What the exercise asks:
Print the lines of the data, starting with the first, up to and including the line where "SHELF_Z = 100.0" appears.

Data shown:
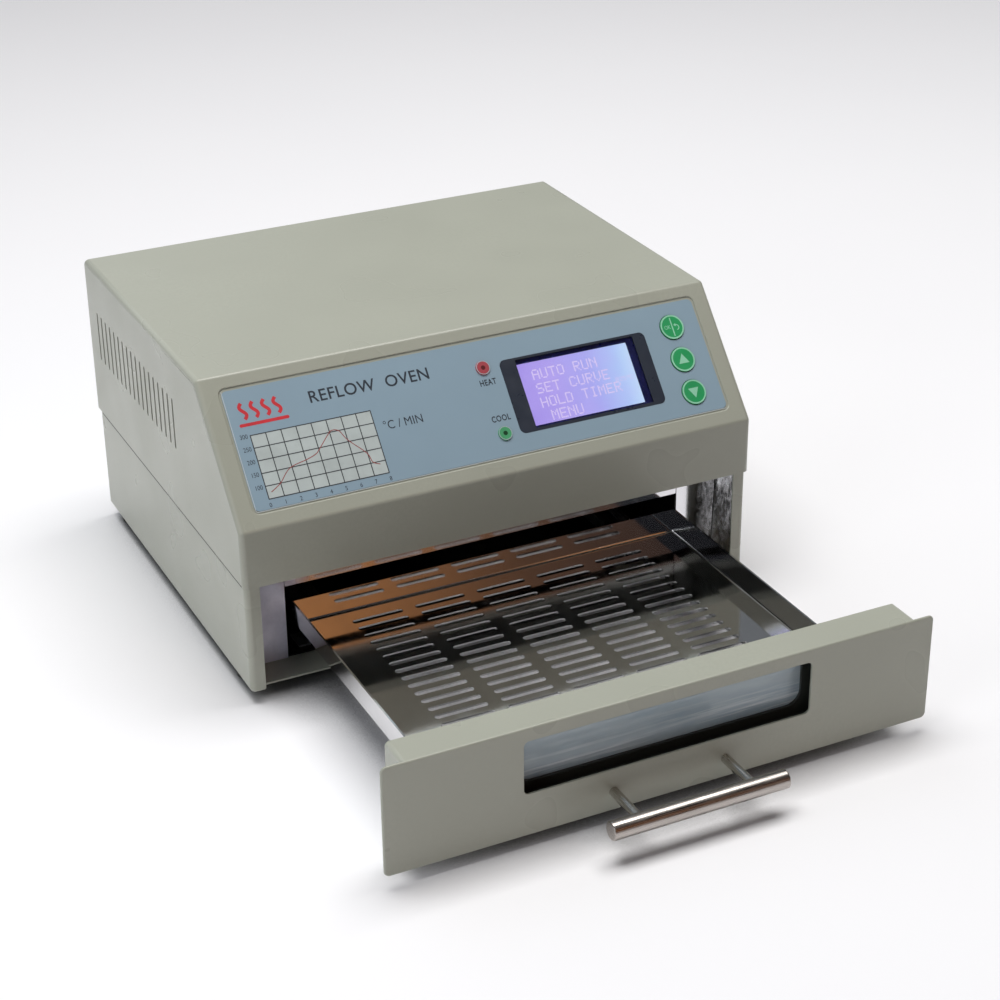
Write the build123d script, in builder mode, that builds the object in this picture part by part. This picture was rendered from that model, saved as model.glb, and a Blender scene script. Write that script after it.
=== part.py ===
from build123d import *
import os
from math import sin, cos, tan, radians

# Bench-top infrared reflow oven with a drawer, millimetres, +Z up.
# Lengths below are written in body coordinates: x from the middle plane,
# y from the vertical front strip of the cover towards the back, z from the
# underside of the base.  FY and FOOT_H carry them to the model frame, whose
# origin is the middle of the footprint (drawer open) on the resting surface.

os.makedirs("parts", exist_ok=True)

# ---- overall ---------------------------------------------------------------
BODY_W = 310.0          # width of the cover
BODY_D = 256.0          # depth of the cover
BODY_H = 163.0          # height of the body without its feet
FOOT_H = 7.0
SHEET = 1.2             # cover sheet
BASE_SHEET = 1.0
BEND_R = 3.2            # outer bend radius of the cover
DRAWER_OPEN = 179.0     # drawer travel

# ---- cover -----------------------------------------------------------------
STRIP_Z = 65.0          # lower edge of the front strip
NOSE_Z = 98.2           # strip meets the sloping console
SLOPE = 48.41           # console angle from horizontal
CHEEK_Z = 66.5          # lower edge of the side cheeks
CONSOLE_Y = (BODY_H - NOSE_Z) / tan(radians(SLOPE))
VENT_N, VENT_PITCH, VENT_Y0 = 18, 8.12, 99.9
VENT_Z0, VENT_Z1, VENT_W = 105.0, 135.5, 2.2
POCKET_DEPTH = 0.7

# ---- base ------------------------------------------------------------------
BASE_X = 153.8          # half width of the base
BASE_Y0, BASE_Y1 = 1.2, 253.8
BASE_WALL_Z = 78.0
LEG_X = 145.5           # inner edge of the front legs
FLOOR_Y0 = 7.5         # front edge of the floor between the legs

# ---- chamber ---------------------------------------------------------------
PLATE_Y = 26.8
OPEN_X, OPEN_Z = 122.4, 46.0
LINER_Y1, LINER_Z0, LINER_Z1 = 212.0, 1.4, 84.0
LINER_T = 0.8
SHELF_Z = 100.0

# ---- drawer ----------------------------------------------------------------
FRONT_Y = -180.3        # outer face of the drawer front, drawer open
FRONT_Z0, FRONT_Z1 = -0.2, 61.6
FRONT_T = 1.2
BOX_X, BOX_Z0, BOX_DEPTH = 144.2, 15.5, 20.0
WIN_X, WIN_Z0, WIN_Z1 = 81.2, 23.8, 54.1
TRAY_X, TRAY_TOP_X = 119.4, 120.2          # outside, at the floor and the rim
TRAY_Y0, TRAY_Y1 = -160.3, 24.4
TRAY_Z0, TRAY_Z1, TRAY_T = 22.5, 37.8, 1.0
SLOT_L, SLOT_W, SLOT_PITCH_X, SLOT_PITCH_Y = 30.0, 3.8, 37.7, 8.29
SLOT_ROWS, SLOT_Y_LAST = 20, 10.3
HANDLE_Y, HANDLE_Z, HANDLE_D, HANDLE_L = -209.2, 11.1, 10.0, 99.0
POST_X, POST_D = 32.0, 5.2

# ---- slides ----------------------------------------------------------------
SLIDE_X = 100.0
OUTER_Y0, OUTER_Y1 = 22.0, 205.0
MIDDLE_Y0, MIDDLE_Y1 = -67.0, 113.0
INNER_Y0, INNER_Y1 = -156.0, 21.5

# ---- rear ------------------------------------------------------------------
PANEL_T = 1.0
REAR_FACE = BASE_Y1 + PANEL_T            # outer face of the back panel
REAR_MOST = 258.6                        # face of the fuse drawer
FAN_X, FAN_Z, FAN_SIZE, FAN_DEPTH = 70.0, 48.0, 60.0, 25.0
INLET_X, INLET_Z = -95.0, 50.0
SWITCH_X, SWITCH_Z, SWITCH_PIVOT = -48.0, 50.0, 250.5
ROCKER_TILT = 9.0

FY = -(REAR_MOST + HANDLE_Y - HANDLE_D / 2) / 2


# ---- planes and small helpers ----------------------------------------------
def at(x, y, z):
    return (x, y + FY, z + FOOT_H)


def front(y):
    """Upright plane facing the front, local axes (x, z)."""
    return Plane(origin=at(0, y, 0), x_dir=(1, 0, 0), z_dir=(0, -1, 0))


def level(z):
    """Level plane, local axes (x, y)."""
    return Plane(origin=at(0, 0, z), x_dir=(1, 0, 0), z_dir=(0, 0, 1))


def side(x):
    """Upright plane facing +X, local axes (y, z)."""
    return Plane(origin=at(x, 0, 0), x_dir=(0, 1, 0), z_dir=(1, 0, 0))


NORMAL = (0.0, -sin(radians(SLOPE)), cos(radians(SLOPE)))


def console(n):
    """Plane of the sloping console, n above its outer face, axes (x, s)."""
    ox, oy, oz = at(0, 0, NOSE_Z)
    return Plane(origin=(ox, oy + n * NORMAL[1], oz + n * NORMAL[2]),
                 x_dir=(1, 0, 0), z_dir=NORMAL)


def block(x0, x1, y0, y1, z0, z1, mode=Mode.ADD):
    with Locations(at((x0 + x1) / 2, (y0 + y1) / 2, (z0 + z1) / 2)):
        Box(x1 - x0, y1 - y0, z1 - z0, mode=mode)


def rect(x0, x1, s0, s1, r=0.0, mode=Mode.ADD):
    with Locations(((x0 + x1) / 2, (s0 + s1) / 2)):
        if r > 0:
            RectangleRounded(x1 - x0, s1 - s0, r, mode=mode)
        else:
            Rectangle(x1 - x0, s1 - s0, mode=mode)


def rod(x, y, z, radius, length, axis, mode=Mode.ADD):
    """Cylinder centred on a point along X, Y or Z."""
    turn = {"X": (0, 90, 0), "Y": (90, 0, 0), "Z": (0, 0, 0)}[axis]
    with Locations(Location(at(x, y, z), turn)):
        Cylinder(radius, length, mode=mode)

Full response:
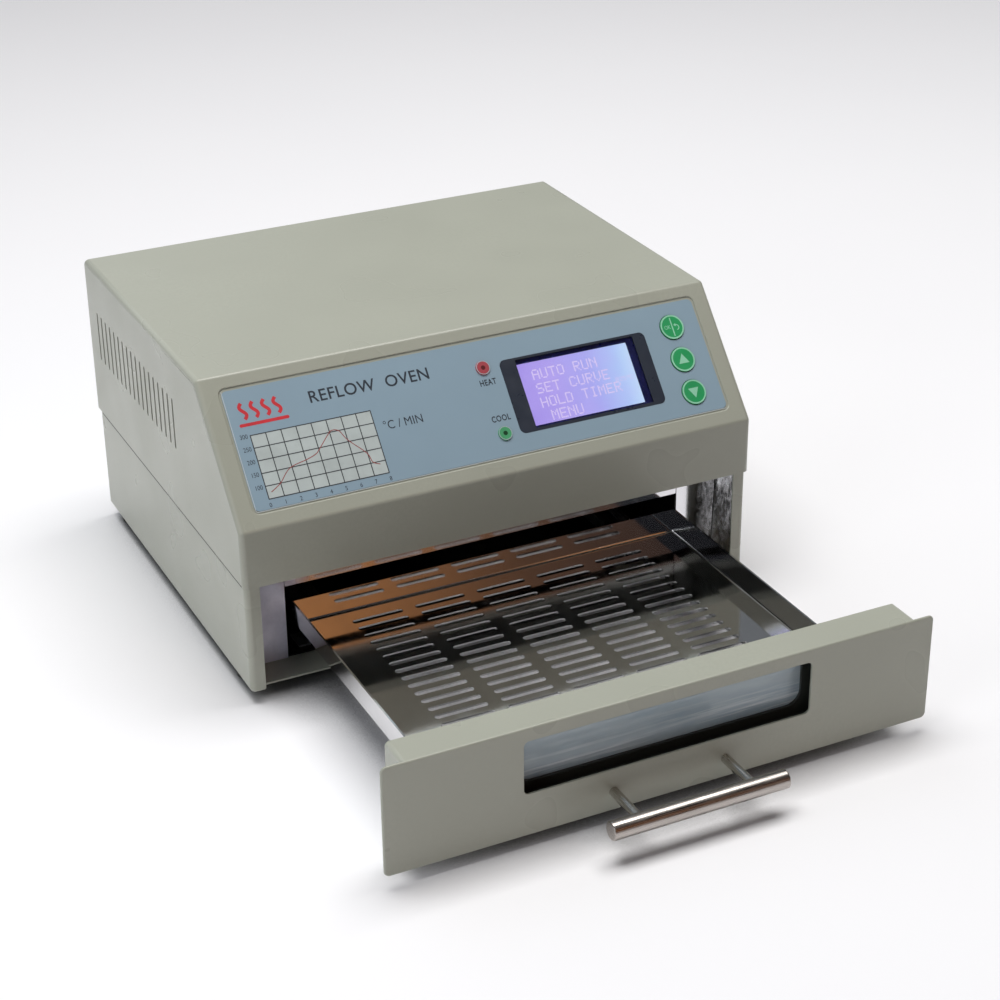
Write the build123d script, in builder mode, that builds the object in this picture part by part. This picture was rendered from that model, saved as model.glb, and a Blender scene script. Write that script after it.
=== part.py ===
from build123d import *
import os
from math import sin, cos, tan, radians

# Bench-top infrared reflow oven with a drawer, millimetres, +Z up.
# Lengths below are written in body coordinates: x from the middle plane,
# y from the vertical front strip of the cover towards the back, z from the
# underside of the base.  FY and FOOT_H carry them to the model frame, whose
# origin is the middle of the footprint (drawer open) on the resting surface.

os.makedirs("parts", exist_ok=True)

# ---- overall ---------------------------------------------------------------
BODY_W = 310.0          # width of the cover
BODY_D = 256.0          # depth of the cover
BODY_H = 163.0          # height of the body without its feet
FOOT_H = 7.0
SHEET = 1.2             # cover sheet
BASE_SHEET = 1.0
BEND_R = 3.2            # outer bend radius of the cover
DRAWER_OPEN = 179.0     # drawer travel

# ---- cover -----------------------------------------------------------------
STRIP_Z = 65.0          # lower edge of the front strip
NOSE_Z = 98.2           # strip meets the sloping console
SLOPE = 48.41           # console angle from horizontal
CHEEK_Z = 66.5          # lower edge of the side cheeks
CONSOLE_Y = (BODY_H - NOSE_Z) / tan(radians(SLOPE))
VENT_N, VENT_PITCH, VENT_Y0 = 18, 8.12, 99.9
VENT_Z0, VENT_Z1, VENT_W = 105.0, 135.5, 2.2
POCKET_DEPTH = 0.7

# ---- base ------------------------------------------------------------------
BASE_X = 153.8          # half width of the base
BASE_Y0, BASE_Y1 = 1.2, 253.8
BASE_WALL_Z = 78.0
LEG_X = 145.5           # inner edge of the front legs
FLOOR_Y0 = 7.5         # front edge of the floor between the legs

# ---- chamber ---------------------------------------------------------------
PLATE_Y = 26.8
OPEN_X, OPEN_Z = 122.4, 46.0
LINER_Y1, LINER_Z0, LINER_Z1 = 212.0, 1.4, 84.0
LINER_T = 0.8
SHELF_Z = 100.0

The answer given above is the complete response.